Die Preisgrenze liegt dabei bei 400 Euro. Ich überlege zur Zeit zwischen folgenden 2 Notebooks:

Lenovo ThinkPad E535 3260A34
- 15.6" 1366x768
- AMD A4-4300 2 x 2.5Ghz
- 4 GB DDR3 1600 Mhz
- AMD Radeon HD 7420G
- Win 7
~ 380 Euro

Lenovo IdeaPad N586 MA673GE
- 15.6" 1366x768
- AMD A4-4400 2 x 2.7Ghz
- 4 GB DDR3 1600 Mhz
- AMD Radeon HD 7520G
- Win 7
~ 360 Euro

Ich habe gelesen, dass die Verarbeitung von den IdeaPads nicht die Beste sein soll. 
Was würdet ihr sagen? Welches Notebook würdet ihr empfehlen ?
Bin auch offen für andere Vorschläge.

mfg
Dragoner


----------



## Darkseth (24. November 2012)

Zuerstmal würde ich keinen der beiden nehmen, da AMD Prozessor. Klar, wird auch reichen, aber zu dem Preis bekommst du auch nen i3/i5 der dritten generation (doppelt so schnell), wobei die HD 4000 grafik von der Leistung zwischen 7420g und 7520g (letztere ist rund 12% schneller, der Intel Prozessor ist trotzdem mehr als doppelt so schnell).

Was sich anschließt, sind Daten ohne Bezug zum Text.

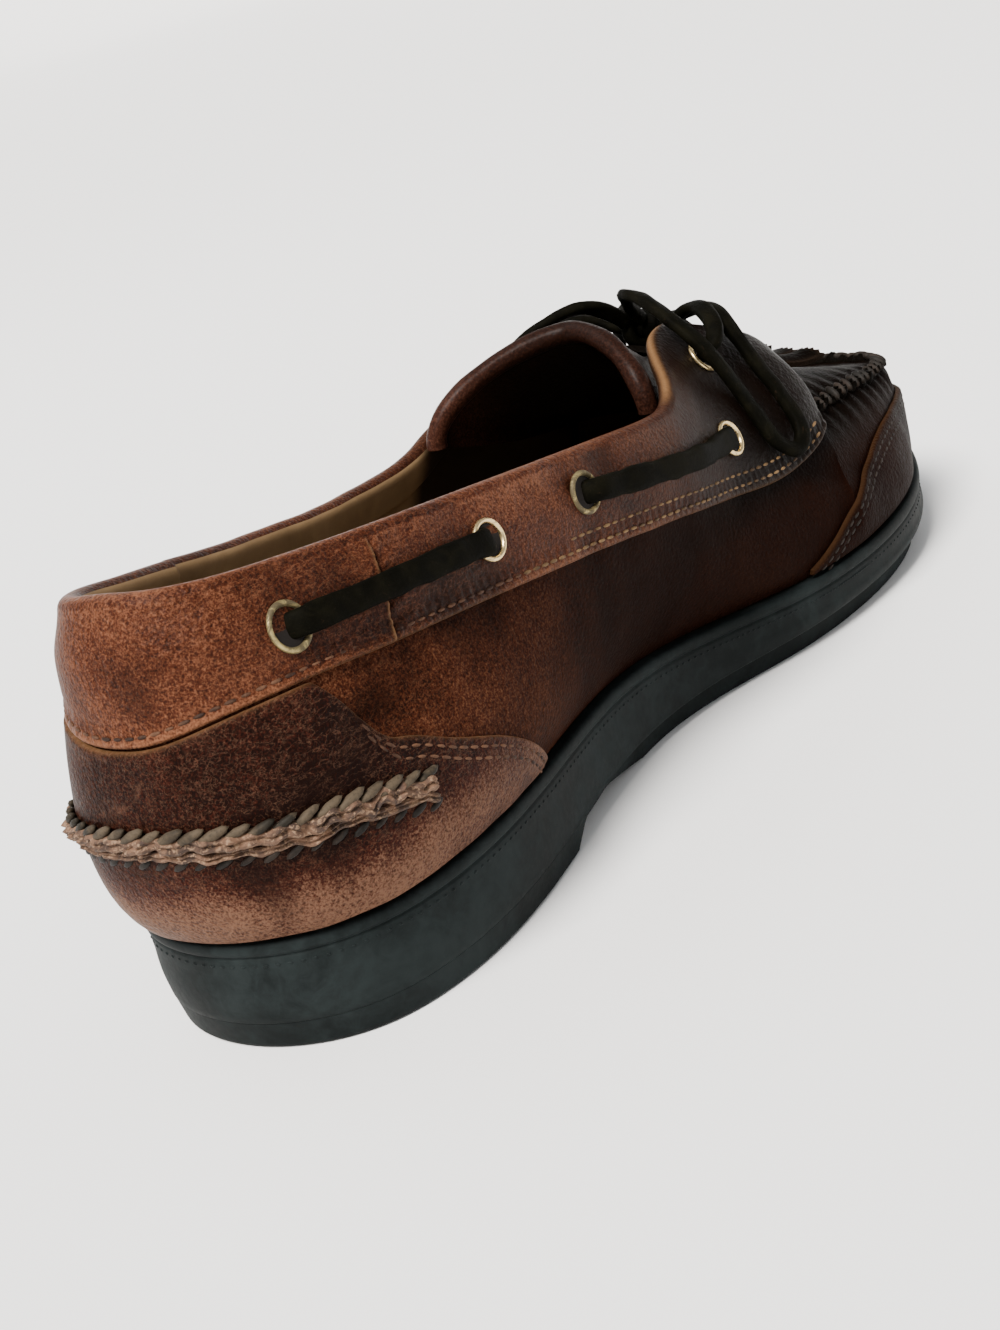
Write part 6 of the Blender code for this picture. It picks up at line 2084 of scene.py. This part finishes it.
# upper
carry(make_shell(upper_leather, lining), "brown_leather", "upper")
carry(make_collar_band(band_leather, lining), "overlay_leather", "collar_band")
carry(make_counter(counter_leather), "overlay_leather", "heel_counter")
carry(make_guard(upper_leather), "overlay_leather", "toe_guard")
carry(make_tongue(tongue_leather), "tongue_leather", "tongue")
carry(make_kiltie(kiltie_leather), "kiltie_leather", "kiltie")
carry(make_heel_seam(raw_leather), "whipped_seam", "heel_braid")
carry(make_toe_seam(kiltie_leather), "whipped_seam", "moc_seam")

# eyelets and the laces between them
for side_name, side in (("medial", 1), ("lateral", -1)):
    for number, row in enumerate(EYELETS, 1):
        seat, normal = eyelet_seat(row, side)
        metal = olive_brass if number in (1, 3) else bright_brass
        ring = make_eyelet(f"ring_{side_name}_{number}", metal, bore_shade, seat, normal,
                           EYELET_STRETCH[number - 1])
        carry(ring, "antique_brass", f"eyelet_{side_name}_{number}")
    for place, first in (("rear", 0), ("front", 2)):
        bar = make_lace_bar(f"bar_{side_name}_{place}", rawhide, EYELETS[first],
                            EYELETS[first + 1], side, 7 + first)
        carry(bar, "rawhide_lace", f"lace_{side_name}_{place}")

# stitches and whips
tree = stitch_tree()


def band_low(turns):
    """Rise of the band's lower edge."""
    return rise_at(turns, band_seam(turns))


def band_face(distance):
    """Height of the band's face at a distance above its lower edge."""
    lift = GAP + OVERLAY_WALL + BAND_PILLOW * smooth_step(*PILLOW_RISE, distance)
    return lift - sunk_rows(distance, BAND_STITCHES)


def overlay_rows(lines, spans, distances, lift):
    """Stitch rows at their distances below the upper line of an overlay."""
    return [pitch_row(span, shifted(lambda turns: lines(turns)[1], -distance),
                      lift + OVERLAY_WALL - sunk_rows(distance, distances), STITCH)
            for span in spans for distance in distances]


def stitch(name, finish, rows, size, seed, slot="whipped_seam"):
    """A piece of stitches along rows."""
    carry(sewn(name, tree, finish, rows, size, seed), slot)


half = turn_of(REAR_ROW_REACH)
reach = BAND_END - ROW_SHORT
rear_rows = [pitch_row((-half, half), shifted(band_low, BAND_STITCHES[0]),
                       band_face(BAND_STITCHES[0]), STITCH)]
front_rows = [pitch_row((side * start, side * reach), shifted(band_low, distance),
                        band_face(distance), STITCH)
              for side in (1, -1)
              for distance, start in zip(BAND_STITCHES, (half, turn_of(LOW_ROW_START)))]
stitch("band_stitches_rear", brown_thread, rear_rows, SEW, 2)
stitch("band_stitches_front", gold_thread, front_rows, SEW, 3)

counter_start, counter_end = turn_of(COUNTER_ROW_START), turn_of(COUNTER_FRONT) - COUNTER_SHORT
spans = [(side * counter_start, side * counter_end) for side in (1, -1)]
stitch("counter_stitches", brown_thread,
       overlay_rows(counter_lines, spans, COUNTER_STITCHES, COUNTER_LIFT), SEW, 4)
guard_start = turn_of(GUARD_START) + GUARD_SHORT
spans = [(guard_start, 2 * math.pi - guard_start)]
stitch("guard_stitches", dark_cord,
       overlay_rows(guard_lines, spans, GUARD_STITCHES, GAP), SEW, 5)

# for each row of the heel: thread, size, height over the seam's line and the counter, slant
span = (-HEEL_FRONT, HEEL_FRONT)
for name, finish, size, rise, lift, slant, seed in (
        ("heel_rope", whip_cord, HEEL_ROPE, 1.5 * MM, 1.0 * MM, 24, 6),
        ("heel_whips", dark_cord, HEEL_WHIP, -4.6 * MM, -0.1 * MM, 30, 7)):
    row = pitch_row(span, shifted(heel_line, rise), COUNTER_FACE + lift, HEEL_PITCH, slant)
    stitch(name, finish, [row], size, seed)
first = SEAM_TURN + MOC_SEAM_START + TOE_ROW_SHORT
row = pitch_row((first, 2 * math.pi - first), fixed(1.0), TOE_ROW_LIFT, TOE_PITCH, TOE_SLANT)
stitch("toe_whips", dark_cord, [row], TOE_WHIP, 8)
stitch("mould_dots", rubber, [mould_row()], MOULD_DOT, 9, "black_rubber")

make_studio()
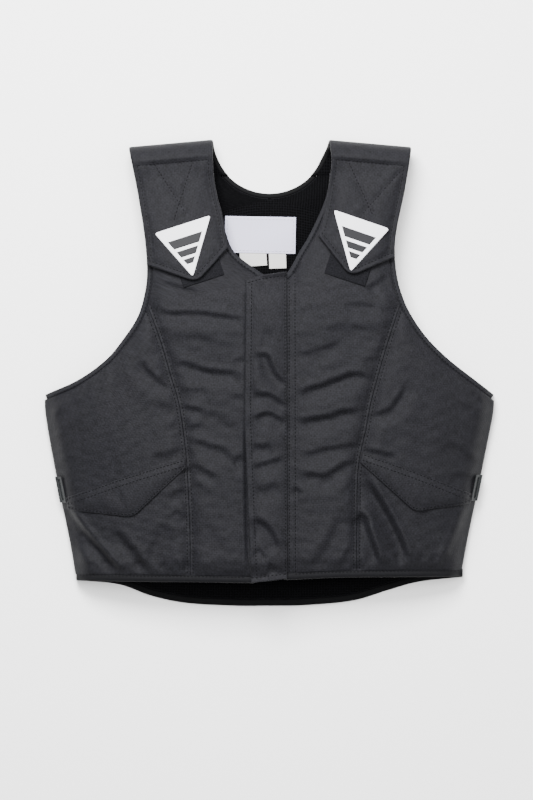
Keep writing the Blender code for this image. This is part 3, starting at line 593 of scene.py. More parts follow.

Ich würde eher den nehmen: Packard Bell EasyNote F2011-HC-100GE (NX.C0AEG.017) Preisvergleich | Geizhals Deutschland + einen 4GB Riegel dazu für 18€~ (weil man heutzutage keine 2gb riegel mehr kauft, da die Preisdifferenz einfach zu gering ist)

Oder eher den (sofern die 25€ mehr nicht schlimm sind): HP Pavilion g6-2149sg schwarz (C0J10EA) Preisvergleich | Geizhals Deutschland Hat schon 4gb verbaut, kannst dir daher den zusätzlichen Ram sparen, und hier wären sogar 2 USB3 anschlüsse verbaut, die ich für die zukunft doch als nützlich sehen würde.


----------



## Tipi (30. November 2012)

beim Ideapad ist oftmals der Akku fest verlötet und nicht wechselbar, welche modelle das genau sind musst du selber mal schauen.
Beim Ideapad habe ich auch bemerkt das die Chiclet-tastatur stark nachgibt bei tippen, insbesondere in der Mitte


----------